• Excerpted records:
-=-=-
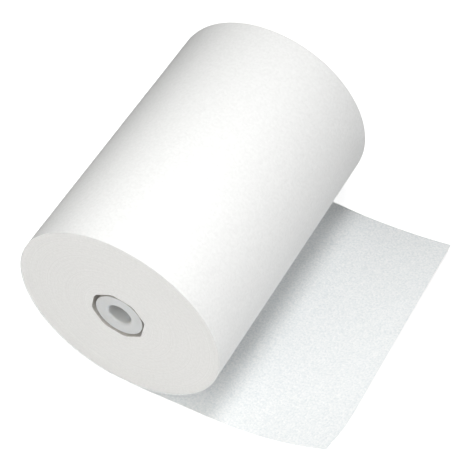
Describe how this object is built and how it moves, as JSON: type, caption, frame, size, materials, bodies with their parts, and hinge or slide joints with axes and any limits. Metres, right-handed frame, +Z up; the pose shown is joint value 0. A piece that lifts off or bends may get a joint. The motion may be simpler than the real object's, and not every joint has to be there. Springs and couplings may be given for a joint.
{
  "type": "industrial paper roll",
  "caption": "Wide roll of plain white paper on a small plastic core, lying on its side with a short loose end curled up at one corner.",
  "frame": {"origin": "centre of the core's bore, halfway along the roll", "axes": "+Y along the roll's axis towards its rear end, +X towards the loose end, +Z up from the surface the roll lies on"},
  "size_m": [0.1236, 0.1125, 0.0798],
  "materials": {
    "paper": "matte",
    "core_plastic": "satin"
  },
  "bodies": {
    "root": {"paper_roll": "paper", "core": "core_plastic"}
  },
  "joints": []
}
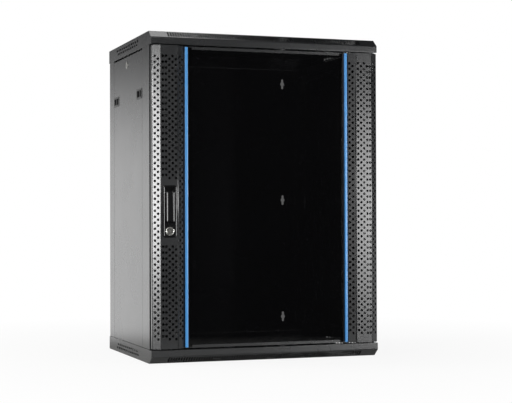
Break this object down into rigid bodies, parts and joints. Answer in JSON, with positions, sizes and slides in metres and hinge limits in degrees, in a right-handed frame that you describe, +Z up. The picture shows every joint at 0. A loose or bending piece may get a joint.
-=-=-
• Instructions to follow: Reproduce the full listing word for word.

• Solution for this exercise:
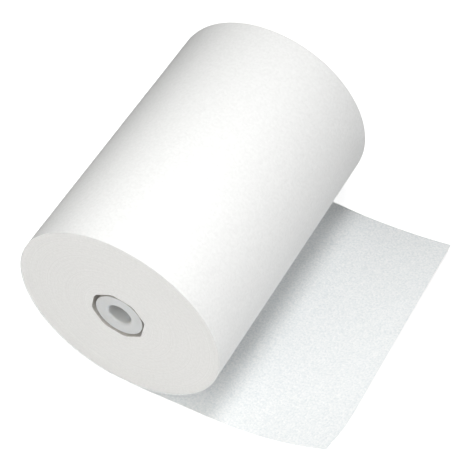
Describe how this object is built and how it moves, as JSON: type, caption, frame, size, materials, bodies with their parts, and hinge or slide joints with axes and any limits. Metres, right-handed frame, +Z up; the pose shown is joint value 0. A piece that lifts off or bends may get a joint. The motion may be simpler than the real object's, and not every joint has to be there. Springs and couplings may be given for a joint.
{
  "type": "industrial paper roll",
  "caption": "Wide roll of plain white paper on a small plastic core, lying on its side with a short loose end curled up at one corner.",
  "frame": {"origin": "centre of the core's bore, halfway along the roll", "axes": "+Y along the roll's axis towards its rear end, +X towards the loose end, +Z up from the surface the roll lies on"},
  "size_m": [0.1236, 0.1125, 0.0798],
  "materials": {
    "paper": "matte",
    "core_plastic": "satin"
  },
  "bodies": {
    "root": {"paper_roll": "paper", "core": "core_plastic"}
  },
  "joints": []
}
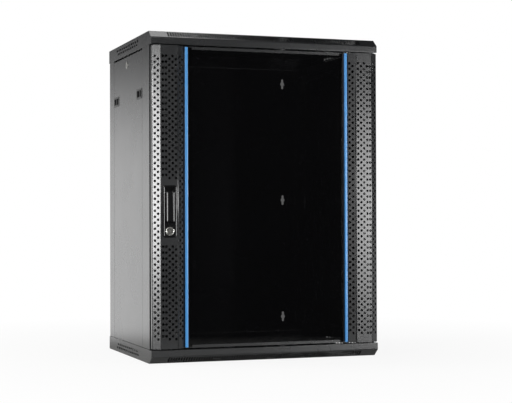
Break this object down into rigid bodies, parts and joints. Answer in JSON, with positions, sizes and slides in metres and hinge limits in degrees, in a right-handed frame that you describe, +Z up. The picture shows every joint at 0. A loose or bending piece may get a joint.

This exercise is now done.